The Right to be Present at Trial Can be Waived, but After a Colloquy. The HSC next examined whether Kaulia adequately waived his rights. Looking back to Tachibana v. State, 79 Hawai'i 226, 900 P.2d 1293 (1995), the HSC noted that in the past, the best way to ensure an adequate waiver of constitutional rights is through an on-the-record colloquy with the defendant. They are required to ensure an adequate waiver of the right to testify, Id., the right to a jury trial, State v. Ibuos, 75 Haw. 118, 857 P.2d 576 (1993), the right to have guilt proven beyond a reasonable doubt (i.e. entry of guilty plea), State v. Vaitogi, 59 Haw. 592, 585 P.2d 1259 (1978), and the right to counsel. State v. Vares, 71 Haw. 617, 801 P.2d 555 (1990). Given this precedent, the HSC held that before a trial court can proceed without the defendant present, the court must conduct an on-the-record colloquy with the defendant to identify the constitutional rights being waived and ensure that the waiver of those rights are knowingly, voluntarily, and intelligently waived.
But When must it be done? The HSC next addressed when a colloquy has to be made. When a defendant is voluntarily absent from the proceedings, it may operate as a waiver of the right to be present regardless of "whether or not the defendant has been informed by the court of the obligation to remain during trial." State v. Caraballo, 62 Haw. 309, 323, 615 P.2d 91, 100 (1980). The HSC, however, held that once the court is informed of the defendant's intention to leave the courtroom, "it should seek to advise the defendant of the constitutional rights the defendant will be giving up by" leaving.

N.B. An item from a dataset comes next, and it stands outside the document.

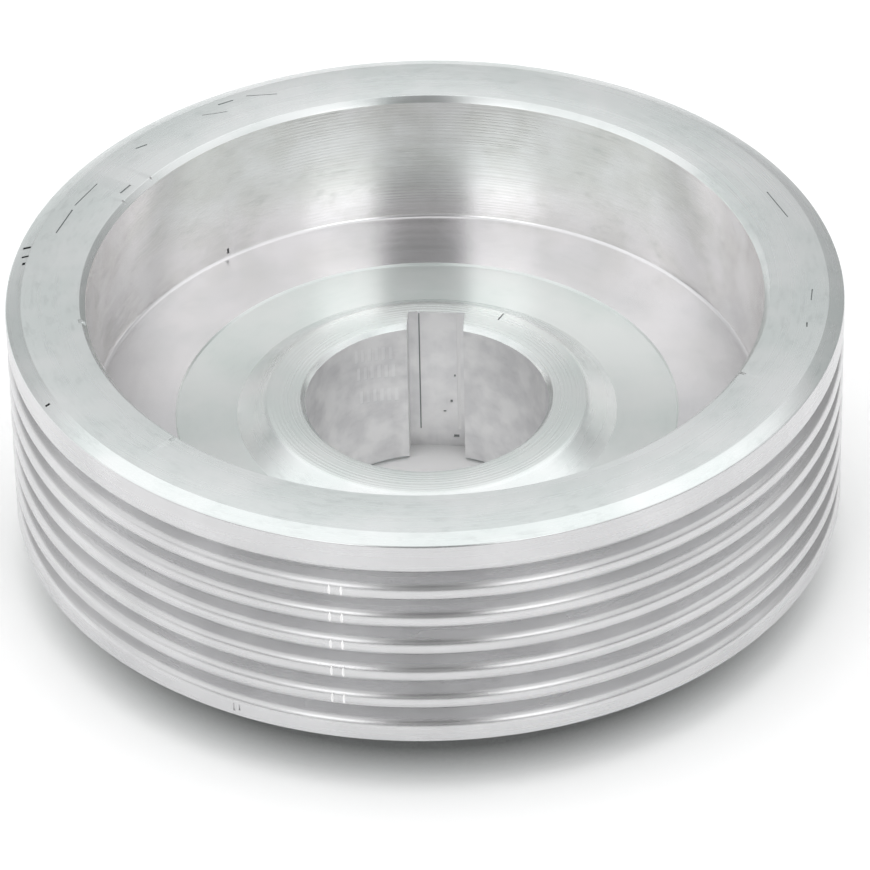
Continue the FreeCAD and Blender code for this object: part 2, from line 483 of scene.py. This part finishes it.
def turned_pulley(finishes):
    """The pulley as one plain mesh, its place in its vertices."""
    maker = link_to_scene("maker", section_mesh())
    marks = link_to_scene("marks", blow_mesh())
    modifier = maker.modifiers.new("turning", "NODES")
    modifier.node_group = turning_tree(finishes)
    set_input(modifier, "Blows", marks)
    set_input(modifier, "Turn Steps", TURN_STEPS)
    set_input(modifier, "Rounding Steps", ROUNDING_STEPS)
    bpy.context.view_layer.update()
    evaluated = maker.evaluated_get(bpy.context.evaluated_depsgraph_get())
    mesh = bpy.data.meshes.new_from_object(evaluated)
    mesh.name = "pulley_turned"
    for helper in (maker, marks):
        bpy.data.objects.remove(helper)
    return link_to_scene("pulley_turned", mesh)


# Finishes

# A tool line keeps its strength for this many mm round the axis. Its place strays by this many radians, where
# one pitch is a full turn.
LINE_LENGTH = 30
LINE_STRAY = 12.0

# Handling leaves faint grey smudges along the tool lines: their size in mm, and where in the noise they begin
# and where they are full
SMUDGE_LENGTH = 2.2
SMUDGE_WIDTH = 0.8
SMUDGE_BAND = (0.5, 0.72)
SMUDGE_GREY = "#8F9494"

# The metal's tone drifts in clouds of this many mm, between two limits of their noise
CLOUD_SIZE = 9.0
CLOUD_BAND = (0.38, 0.62)

NOISE_DETAIL = 4.0
SMUDGE_SHARPNESS = 0.6
ROUGHNESS_SPREAD = 0.06

# Anisotropic rotation in full turns: the radial tangent already runs round the axis, and a quarter turn
# spreads the light across the tool lines
ACROSS_LINES = 0.25


def along_rings(tree, place, path, length, width):
    """Coordinates that stretch a pattern round the axis: one length in mm there, and one width across."""
    across = add(tree, "ShaderNodeMath", {0: path, 1: 1 / (width * MM)}, operation="MULTIPLY")
    lift = add(tree, "ShaderNodeCombineXYZ", {2: across.outputs[0]})
    stretch = (1 / (length * MM), 1 / (length * MM), 0)
    spread = add(tree, "ShaderNodeVectorMath", {0: place, 1: stretch, 2: lift.outputs[0]},
                 operation="MULTIPLY_ADD")
    return spread.outputs[0]


def cut_aluminium(name, cut, base, stain, roughness, anisotropy, feed, ridge, smudges, cloud=CLOUD_SIZE):
    """Bare aluminium as a tool leaves it, cut round the axis on a face or on a wall, or straight along it.

    The tool's fine lines spread each highlight across them. The real lines are about 0.1 mm apart, too fine
    to show, so the feed in mm is the wider pitch at which the eye still reads them as lines. The ridge is
    their height in mm, the smudges are the strongest share of grey that handling adds, and the cloud is the
    size in mm of the drift between the base and the stain.
    """
    material = bpy.data.materials.new(name)
    tree = empty_tree(material)
    place = add(tree, "ShaderNodeTexCoord").outputs["Object"]
    parts = add(tree, "ShaderNodeSeparateXYZ", {0: place})
    flat = add(tree, "ShaderNodeVectorMath", {0: place, 1: (1, 1, 0)}, operation="MULTIPLY")
    radius = add(tree, "ShaderNodeVectorMath", {0: flat.outputs[0]}, operation="LENGTH").outputs["Value"]
    path = {"face": radius, "wall": parts.outputs["Z"], "straight": parts.outputs["X"]}[cut]

    # Tool lines
    wander = add(tree, "ShaderNodeTexNoise",
                 {"Vector": along_rings(tree, place, path, LINE_LENGTH, 2 * feed), "Scale": 1.0}).outputs[0]
    phase = add(tree, "ShaderNodeMath", {0: path, 1: 2 * math.pi / (feed * MM)}, operation="MULTIPLY")
    phase = add(tree, "ShaderNodeMath", {0: wander, 1: LINE_STRAY, 2: phase.outputs[0]},
                operation="MULTIPLY_ADD")
    lines = add(tree, "ShaderNodeMath", {0: phase.outputs[0]}, operation="SINE")
    lines = add(tree, "ShaderNodeMath", {0: lines.outputs[0], 1: wander}, operation="MULTIPLY")
    relief = add(tree, "ShaderNodeBump",
                 {"Height": lines.outputs[0], "Strength": 1.0, "Distance": ridge * MM})

    # Tone, with its clouds and smudges
    clouds = add(tree, "ShaderNodeTexNoise",
                 {"Vector": place, "Scale": 1 / (cloud * MM), "Detail": NOISE_DETAIL})
    cloudy = add(tree, "ShaderNodeMapRange",
                 {"Value": clouds.outputs[0], "From Min": CLOUD_BAND[0], "From Max": CLOUD_BAND[1]})
    tone = add(tree, "ShaderNodeMix", {"Factor": cloudy.outputs[0], "A": colour(base), "B": colour(stain)},
               data_type="RGBA")
    marks = add(tree, "ShaderNodeTexNoise",
                {"Vector": along_rings(tree, place, path, SMUDGE_LENGTH, SMUDGE_WIDTH), "Scale": 1.0,
                 "Detail": NOISE_DETAIL, "Roughness": SMUDGE_SHARPNESS})
    smudged = add(tree, "ShaderNodeMapRange",
                  {"Value": marks.outputs[0], "From Min": SMUDGE_BAND[0], "From Max": SMUDGE_BAND[1],
                   "To Max": smudges})
    smudged = add(tree, "ShaderNodeMath", {0: smudged.outputs[0], 1: cloudy.outputs[0]},
                  operation="MULTIPLY")
    tone = add(tree, "ShaderNodeMix", {"Factor": smudged.outputs[0], "A": tone.outputs["Result"],
                                       "B": colour(SMUDGE_GREY)}, data_type="RGBA")

    rough = add(tree, "ShaderNodeMapRange",
                {"Value": wander, "To Min": roughness - ROUGHNESS_SPREAD,
                 "To Max": roughness + ROUGHNESS_SPREAD})
    grain = add(tree, "ShaderNodeTangent", direction_type="RADIAL", axis="Z")
    shader = add(tree, "ShaderNodeBsdfPrincipled", {
        "Base Color": tone.outputs["Result"], "Metallic": 1.0, "Roughness": rough.outputs[0],
        "Anisotropic": anisotropy, "Anisotropic Rotation": 0.0 if cut == "straight" else ACROSS_LINES,
        "Tangent": grain.outputs[0], "Normal": relief.outputs[0]})
    add(tree, "ShaderNodeOutputMaterial", {"Surface": shader.outputs[0]})
    return material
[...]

But this test fashioned by the HSC depends on the circumstances. The HSC noted that there are times when it would be difficult or even impossible for a trial court to be informed of the defendant's intention to leave. Nonetheless, when (1) the trial court is informed of the intention to leave and (2) there is an opportunity to advise the defendant, "the court should inform the defendant of the constitutional rights that will be forfeited by leaving the courtroom."
As for Kaulia, both were prongs were met. Kaulia said he was going to "walk out" of the proceedings. But it was unclear if he was going to follow through with it. He had appeared voluntarily before. Furthermore, had the district court engaged in a colloquy, then it could have had some kind of "salutary effect of persuading [Kaulia] to remain[.]" Thus, the HSC held that in these circumstances, the district court should have engaged or at least attempted to engage in an on-the-record colloquy.
. . . Other Issues. There were other issues to relating to just how clear Kaulia's mind was given the fact that he disclosed that he was on medication and on the Double Jeopardy Clause.